Because I recognize this dynamic and responsibility at the heart of my vocation --- a dynamic rooted in love and the summons of the Church and her Lord --- I do not think my vocation is a betrayal of traditional eremitical life. I believe I have embraced an essentially prophetic call which I pray every day I may be worthy of and live with integrity. It is possible, even likely, that most hermits will never be touched by the kind of conflict envisioned here; the prophetic character of our lives will be lived out in a radical witness to what it means to be truly human and thus, in a contemplative dialogue/union with God that consoles and challenges but without serious conflict with, for instance, the institutional Church. But occasionally, precisely because our vocations are ecclesial and because our talents and training serve God and the Church, the hermit will be called by the Church herself to witness to a truth which others in the Church who ALSO have ecclesial vocations will feel they must resist or reject.

It is here that the Love which empowers these persons and the humility which comes from God alone must clearly govern matters.

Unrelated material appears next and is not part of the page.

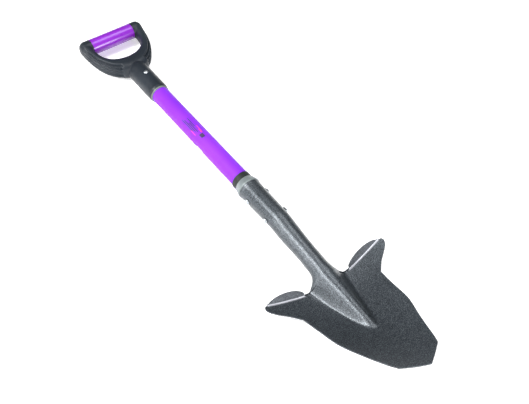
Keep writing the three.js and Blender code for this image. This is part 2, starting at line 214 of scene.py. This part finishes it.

It is here where life experience, competent spiritual direction, and practice in discernment becomes especially critical. It is also here where the relationship between a hermit and her legitimate superiors must be grounded in and seasoned with a mutual respect and trust that allows the charitable and wise negotiation of the situation itself for the good of all involved --- including the good of the eremitical vocation itself. I am convinced that such a prophetic role will not arise for hermits who place themselves outside the purview of the Church and I am absolutely convinced that it cannot be effectively embraced by such a hermit.

** Source was provided and added after I had responded to the passage.